U.S. Citizenship and Immigration Services (USCIS) receives its funding from application fees of those seeking immigration benefits – visas, green cards and citizenship. Because of policies adopted by the Trump administration, the number of such applications has dropped considerably, especially with regard to employment-based visas such as the H-1B and L-1. The decrease was occurring even before the COVID-19 pandemic because USCIS had been denying those applications at a higher rate than under the Obama administration. Faced with the increased probability of a denied application, many businesses simply did not apply.
In early June, USCIS informed approximately 2/3 of its employees that, due to the decrease in revenue, it would no longer be able to pay them starting at the end of July.

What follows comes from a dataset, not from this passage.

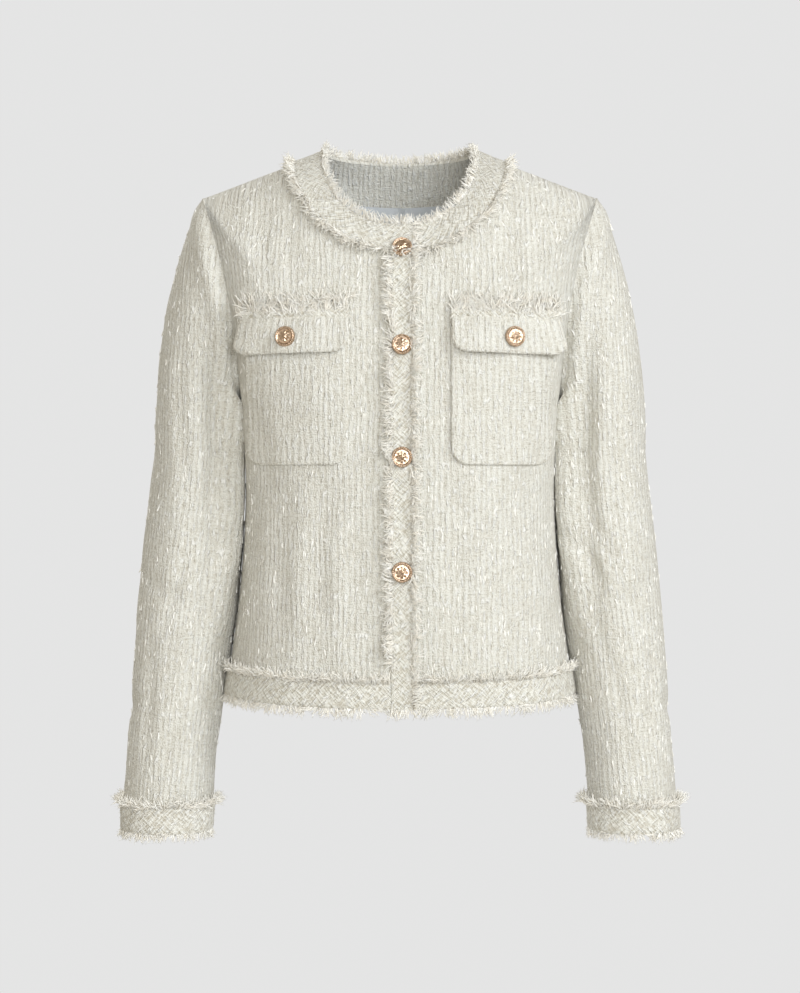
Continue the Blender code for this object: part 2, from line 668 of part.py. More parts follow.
def make_body_fringes(grids, normals, look, collection):
    """Frayed edges of the bands: each a strip that follows the band's edge, with locks that stand off it."""
    runs = (
        Run("fringe_neck_inner", 0, 1, False, NECK_INNER_FRINGE, EDGE_LIFT, 0, 1),
        Run("fringe_neck_outer", 1, 2, True, NECK_OUTER_FRINGE, NECK_FRINGE_LIFT, 1, 2),
        Run("fringe_hem_upper", -2, -3, True, HEM_UPPER_FRINGE, FRINGE_LIFT, 1, 3),
        Run("fringe_hem_lower", -1, -2, False, HEM_LOWER_FRINGE, EDGE_LIFT, 0, 4),
    )
    for run in runs:
        edge, other = round_the_body(grids, [run.edge, run.other], run.right_skip)
        away = unit(other - edge) * (1 if run.towards else -1)
        ways = round_the_body(normals, [run.edge], run.right_skip)[0]
        ends = (BESIDE_PLACKET if run.right_skip else STRIP_END, STRIP_END)
        fringe(run.name, edge, away, ways, run.sizes, run.lift, look, collection, ends=ends, seed=run.seed)
    front, ways = grids["front_right"][1:], normals["front_right"][1:]
    fringe("fringe_placket_right", front[:, 1], unit(front[:, 2] - front[:, 1]), ways[:, 1],
           PLACKET_FRINGE, FRINGE_LIFT, look, collection, ends=PLACKET_FRINGE_ENDS, seed=5)
    fringe("fringe_placket_left", front[:, 0], unit(front[:, 0] - front[:, 1]), ways[:, 0],
           PLACKET_FRINGE, FRINGE_LIFT, look, collection, ends=(STRIP_END, STRIP_END), seed=6)


def make_cuff_fringes(grids, normals, look, collection):
    for side, seed in (("right", 11), ("left", 21)):
        tube, ways = grids["sleeve_" + side], normals["sleeve_" + side]
        top = -CUFF_RINGS
        fringe("fringe_cuff_upper_" + side, tube[top], unit(tube[top - 1] - tube[top]), ways[top],
               CUFF_UPPER_FRINGE, FRINGE_LIFT, look, collection, closed=True, seed=seed)
        fringe("fringe_cuff_lower_" + side, tube[-1], unit(tube[-1] - tube[-2]), ways[-1],
               CUFF_LOWER_FRINGE, EDGE_LIFT, look, collection, closed=True, seed=seed + 1)


def add_button(name, point, way, look, collection):
    """A domed shank button, turned from its half section."""
    mesh = bpy.data.meshes.new(name)
    profile = [(share * BUTTON_RADIUS, 0, height) for share, height in BUTTON_PROFILE]
    mesh.from_pydata(profile, [(i, i + 1) for i in range(len(profile) - 1)], [])
    button = add_object(name, mesh, look, collection)
    button.matrix_world = Matrix.Translation(point) @ Vector(way).to_track_quat("Z", "Y").to_matrix().to_4x4()
    turn = button.modifiers.new("turned", "SCREW")
    turn.steps = turn.render_steps = BUTTON_SIDES
    turn.use_merge_vertices = True
    turn.merge_threshold = 0.0001
    turn.use_smooth_shade = True


def make_buttons(looks, collection):
    on_band = SEAM_GAP + BAND_CLOTH + BUTTON_GAP
    for number, z in enumerate(BUTTON_HEIGHTS, 1):
        point, way = front_at(abs(BUTTON_X), z)
        way = unit(way * (0, 1, 1))
        point = np.array([BUTTON_X, point[1], point[2]])
        add_button(f"button_front_{number}", point + way * on_band, way, looks["gold"], collection)
    on_flap = FLAP_ROWS[-2].lift + FLAP_CLOTH + BUTTON_GAP
    point, way = front_at(POCKET_BUTTON_X, POCKET_BUTTON_Z)
    for side, turn in (("left", 1), ("right", -1)):
        flipped = np.array([turn, 1, 1])
        add_button("button_pocket_" + side, (point + way * on_flap) * flipped, way * flipped,
                   looks["gold"], collection)


def build():
    clear_scene()
    collection = bpy.data.collections.new("cropped_tweed_jacket")
    bpy.context.scene.collection.children.link(collection)
    looks = {
        "tweed": material("cream_tweed", (0.78, 0.75, 0.66), 0.9),
        "trim": material("bias_tweed", (0.80, 0.77, 0.69), 0.9),
        "yarn": material("frayed_yarn", (0.85, 0.83, 0.76), 0.8),
        "satin": material("grey_satin", (0.66, 0.67, 0.68), 0.45),
        "gold": material("pale_gold", (0.80, 0.58, 0.38), 0.3, 1.0),
    }
    grids, normals, stretch = make_panels(looks, collection)
    make_body_bands(grids, normals, stretch, looks["trim"], collection)
    make_cuff_bands(grids, normals, stretch, looks["trim"], collection)
    make_back_insides(grids, normals, stretch, looks, collection)
    make_pockets(looks, collection)
    make_body_fringes(grids, normals, looks["yarn"], collection)
    make_cuff_fringes(grids, normals, looks["yarn"], collection)
    make_buttons(looks, collection)


build()
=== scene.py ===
# %% [markdown]
# # A cropped tweed jacket, dressed piece by piece
#
# The solids of this jacket are already packed: a rigid shape for every cut piece of cloth. This lesson puts
# the looks on them. Each panel becomes a thin two-sided shell with creases, each frayed edge becomes
# loose yarn, and each button gets its relief. The first cell loads the solids, which also set the scale:
# one unit is a metre, the front faces -Y and the wearer's left arm is on +X.

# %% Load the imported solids
import json
from collections import namedtuple
from math import cos, pi, radians, sin

import bmesh
import bpy
import mathutils
import numpy as np
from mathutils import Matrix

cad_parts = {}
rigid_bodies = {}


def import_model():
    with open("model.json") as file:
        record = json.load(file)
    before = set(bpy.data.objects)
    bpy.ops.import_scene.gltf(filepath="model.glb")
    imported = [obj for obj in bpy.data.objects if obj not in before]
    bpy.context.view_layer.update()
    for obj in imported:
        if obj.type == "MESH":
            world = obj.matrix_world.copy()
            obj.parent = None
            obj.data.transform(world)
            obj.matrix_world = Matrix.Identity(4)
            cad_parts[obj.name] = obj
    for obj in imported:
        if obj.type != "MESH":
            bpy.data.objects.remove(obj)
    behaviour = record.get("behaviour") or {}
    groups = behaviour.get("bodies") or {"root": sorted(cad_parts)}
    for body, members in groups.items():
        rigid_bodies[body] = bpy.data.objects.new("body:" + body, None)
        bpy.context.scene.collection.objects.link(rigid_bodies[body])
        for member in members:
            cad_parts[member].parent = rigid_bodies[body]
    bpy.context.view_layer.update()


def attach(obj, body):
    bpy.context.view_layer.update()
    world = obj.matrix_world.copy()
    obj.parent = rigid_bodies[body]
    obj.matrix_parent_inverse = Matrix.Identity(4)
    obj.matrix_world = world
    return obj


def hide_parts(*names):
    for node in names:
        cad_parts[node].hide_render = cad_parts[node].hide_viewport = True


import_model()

# %% [markdown]
# ## The shape of the body
#
# The cut is a handful of curves. Each row below is one curve from the centre line out to the shoulder seam,
# armhole or side seam, numbered 0 at the neckline to 8 at the hem. Reading them between rows gives a point
# anywhere on the cloth, so the same few numbers can drive a coarse solid or a fine shell. They are repeated
# here from the solids, because a shell only fits if it is drawn from the same curves.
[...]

On the eve of this furlough, and with the assistance of Sen. Patrick Leahy (D-VT), USCIS found additional money to keep it going until the end of August. Just last week, as the furlough deadline was again approaching, USCIS rescinded the furlough notices stating that it had enough money to continue operations through the end of the fiscal year. However, the U.S. government’s fiscal year runs from October 1 to September 30. So, there is still the possibility that USCIS may furlough employees in October.
Further, the notice of the recission of the furloughs contained warnings that, to save money, USCIS was curtailing the use of contractors to perform important services. We have already seen that in delays affecting the production of green cards and employment authorization/travel cards. The notice warned that delays could extend further, making the processing of cases before the issuance of cards take longer.
Finally, USCIS is raising its fees, effective October 2, in an effort to generate more revenue. This will affect nearly all types of cases. We encourage businesses and individuals to file before those increases take effect.